All I know is that I want to get rid of the feeling that I've experienced on & off throughout my whole life. The feeling that makes me want to die because nothing seems to be working. A few days ago, I went to my first class - late, as usual - and sat there with an idle mind, not listening to a word that was said for the entire class period. In between my first and second class I worked on homework - barely making any progress because of how distracted I was. Then in my second class, my professor played the piano while my class sang Christmas carols. I didn't sing because I was crying. I don't really know why. Maybe its because Christmas reminds me of fights that I've had with my family, heartbreak, and plans to kill myself.
Or ... maybe I'm just depressed again. I mean, it IS wintertime - how original.
Anyway, I just would like to get out of bed in the morning on MOST days (instead of just SOME days) and actually feel like moving. But right now, I don't feel like moving or doing much of anything usually. I just want to sleep (provided I don't have nightmares) and pretend that I don't have any problems. In reality, I have far fewer problems than most people and I should be so happy to be as blessed as I am!

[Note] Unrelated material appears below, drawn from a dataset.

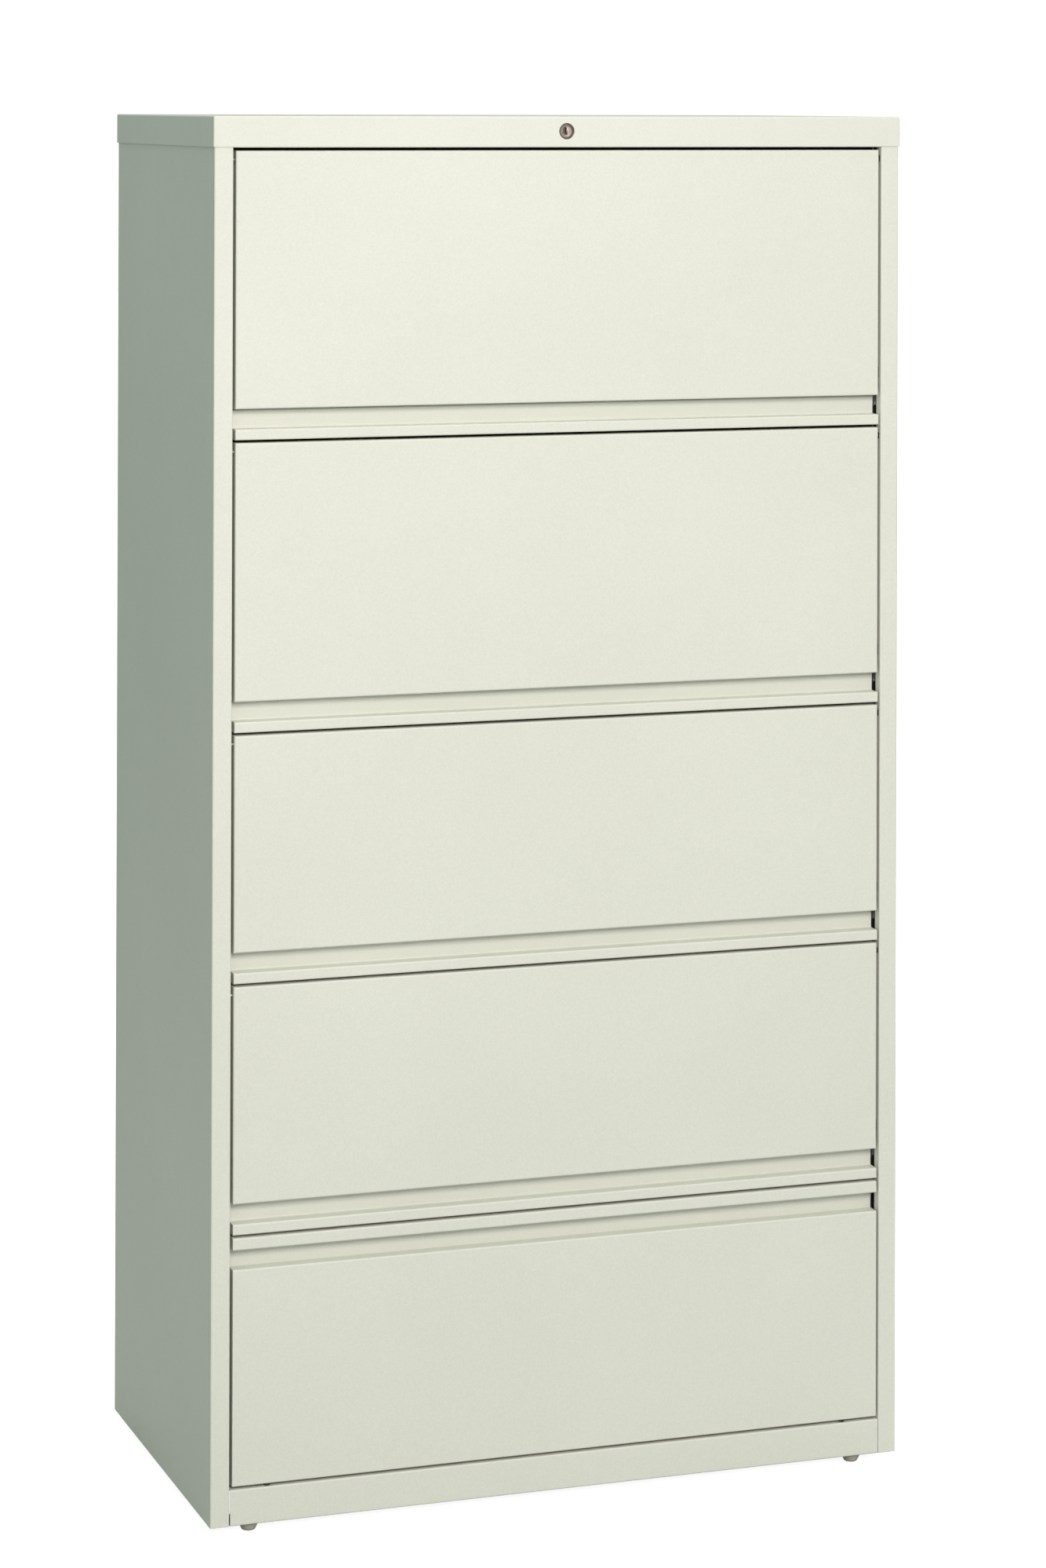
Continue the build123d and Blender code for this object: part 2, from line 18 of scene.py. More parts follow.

But then why don't I feel that way? Why do I feel like crying for no reason? Why does my body ache all the time and why am I so fucking irritable?! I don't know. I try to come up with answers of my own, but that never seems to lead to anything profound or meaningful or worth believing. I really like this one quote from Girl, Interrupted -
"When you don't want to feel, death can seem like a dream. But seeing death, really seeing it, makes dreaming about it fucking ridiculous. Maybe, there's a moment growing up when something peels back... Maybe, maybe, we look for secrets because we can't believe our minds..."
- Susanna Kaysen
I wonder if she has figured it out yet. Maybe ... I should write her a letter. Maybe ... I should try reading the Bible for once.